TV documentaries and documentary series have been produced in the United States and Great Britain since the late 1940s, with a strong focus on historical, wartime and news topics, such as the wartime series Crusade in Europe (1949) or The Armed Forces Hour (1949-1951). This trend continued in the 1950s with American documentary programmes such as The Big Picture (1951-1964), Wide Wide World (1955-1958) and The Twentieth Century (1957-1970) on NBC, ABC and CBS, while in Britain the BBC dominated the field. The pioneers of nature documentaries were the British series Zoo Quest (1954-1963) and the American Zoorama (1955-1970). The 1960s, later referred to as the golden age of TV documentaries in America, was rich in projects that were more engaged and political than in previous decades. Other productions of this era in the USA include travelogues (Expedition!, 1960-1962) and documentaries about Hollywood personalities (Hollywood and the Stars, 1963-1964). British productions of note include the war series The Great War (1964) and the nature series The World About Us (1967-1987) and Survival (1961-2001).

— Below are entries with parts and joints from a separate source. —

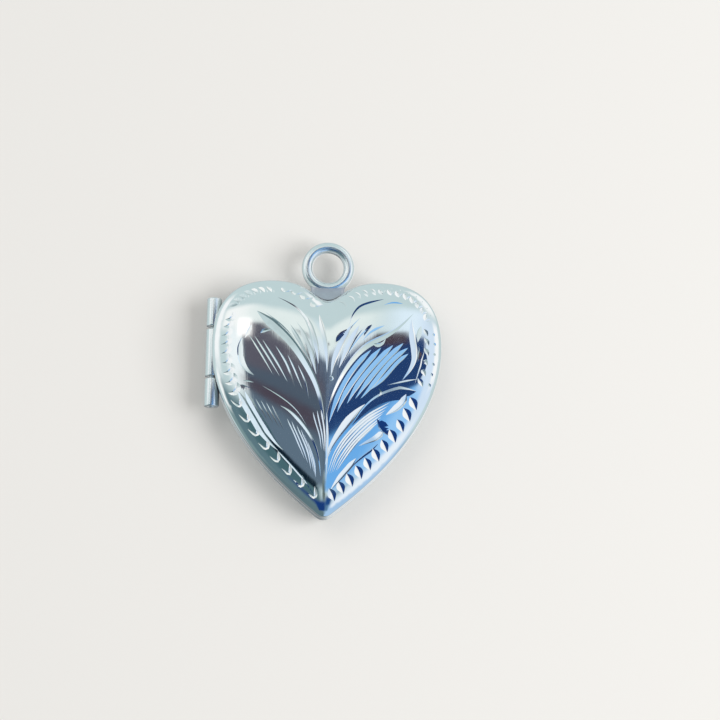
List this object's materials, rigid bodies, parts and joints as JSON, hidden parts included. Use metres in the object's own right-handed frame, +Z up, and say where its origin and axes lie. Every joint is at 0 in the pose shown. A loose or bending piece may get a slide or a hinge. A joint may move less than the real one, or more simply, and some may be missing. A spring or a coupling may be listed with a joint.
{
  "type": "heart locket",
  "caption": "Silver heart locket: an engraved domed front hinged to a plain back, snapping over an inner rim, with framed clear picture windows inside and a soldered ring to hang it from.",
  "frame": {"origin": "centre of the bail ring's hole, from which the locket hangs", "axes": "+Z up through the ring, +X to the right seen from the front, -Y out of the engraved front and +Y out of the plain back; the halves meet in the plane Y = 0"},
  "size_m": [0.0205, 0.0043, 0.0246],
  "materials": {
    "polished_silver": "polished",
    "satin_silver": "satin",
    "window_acetate": "gloss"
  },
  "bodies": {
    "back_half": {"back_cover": "polished_silver", "snap_rim": "satin_silver", "back_bezel": "satin_silver", "back_frame": "polished_silver", "back_window": "window_acetate", "back_bearer": "satin_silver", "knuckle_top": "polished_silver", "knuckle_bottom": "polished_silver", "hinge_pin": "satin_silver", "bail_ring": "polished_silver", "bail_foot": "satin_silver"},
    "front_half": {"front_cover": "polished_silver", "front_bezel": "satin_silver", "front_frame": "polished_silver", "front_window": "window_acetate", "front_bearer": "satin_silver", "knuckle_middle": "polished_silver"}
  },
  "joints": [
    {"name": "hinge", "type": "hinge", "parent": "back_half", "child": "front_half", "pos_m": [-0.00989, 0, -0.0079], "axis": [0, 0, -1], "range_deg": [0, 155]}
  ]
}
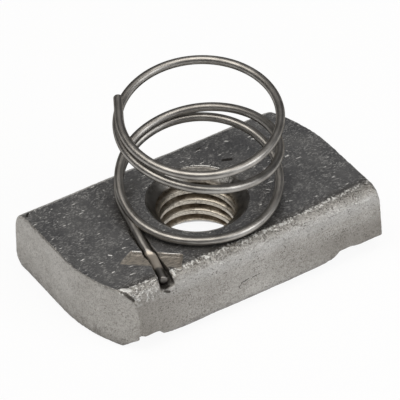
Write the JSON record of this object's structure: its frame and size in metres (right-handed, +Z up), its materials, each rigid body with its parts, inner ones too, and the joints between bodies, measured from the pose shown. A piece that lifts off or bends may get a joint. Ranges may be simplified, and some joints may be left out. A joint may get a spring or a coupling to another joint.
{
  "type": "strut spring nut",
  "caption": "Grooved strut channel nut with a threaded hole, toothed lip grooves and a coil spring clinched into a slot in its back.",
  "frame": {"origin": "on the thread axis, in the plane of the nut's underside (the boss and feet that face the channel's slot)", "axes": "+X along the nut's length, -Y towards the long side with the spring's slot, +Z up the thread axis towards the spring"},
  "size_m": [0.035, 0.0207, 0.0202],
  "materials": {
    "nut": "satin, tumbled and plated",
    "wire": "drawn stainless wire"
  },
  "bodies": {
    "root": {"nut_body": "nut", "spring": "wire"}
  },
  "joints": []
}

In the 1970s, the TV documentary genre grew with other significant additions, including the American science series Nova (from 1974), the British science series Life on Earth (1979), the historical series The World at War (1973-1974) and the documentary series Everyman (1977-2000).

Over the following decades, interest in documentaries increased with cable television programming, and the number of films also grew considerably with the productions by specialty stations such as the Discovery Channel (from the 1980s), The History Channel and Animal Planet (from the 1990s), and National Geographic (early 21st century). Other programmes that started being produced in the USA include the biographical series American Masters (from 1985), the science series Cosmos (1980), the historical series The Civil War (1990) and the science series Nature (from 1982) and National Geographic Explorer (from 1985), while in the UK the programmes that became very popular include the natural history and science series The Natural World (1983), The Living Planet (1984) and The World of Strange Powers (1985), and in the 1990s, The Trials of Life (1990), The Private Lives of Plants (1995), The Human Body (1998), The Life of Birds (1998), The Planets (1999), and Walking with Dinosaurs (1999). Other productions include the British music documentary series The Beatles Anthology (1995) and the German war documentary series Hitler's Henchmen (1996-1998).

In the new millennium, the BBC built on its previous acclaim with another slew of highly praised and successful nature and science series, the most prominent of which were: Hyperspace (2001), The Blue Planet (2001), The Life of Mammals (2002-2003), Planet Earth (2006), Earth: The Power of the Planet (2007), Life (2009), Frozen Planet (2011), Planet Earth II (2016), Blue Planet II (2017), and Seven Worlds, One Planet (2019). The First World War (2003), World War II in Colour (2009), Doomsday – World War I (2012) and The Vietnam War (2017) all focused on military conflicts. Several French documentary miniseries from the Apocalypse series were also linked by the theme of war, of which Apocalypse: World War II (2009) and Apocalypse: World War I (2014) are particularly noteworthy. Other notable series include Zero Hour (2004-2007), Oliver Stone's Untold History of the United States (2012-2013), Making a Murderer (2015-2018) and Formula 1: Drive to Survive (2019-2021).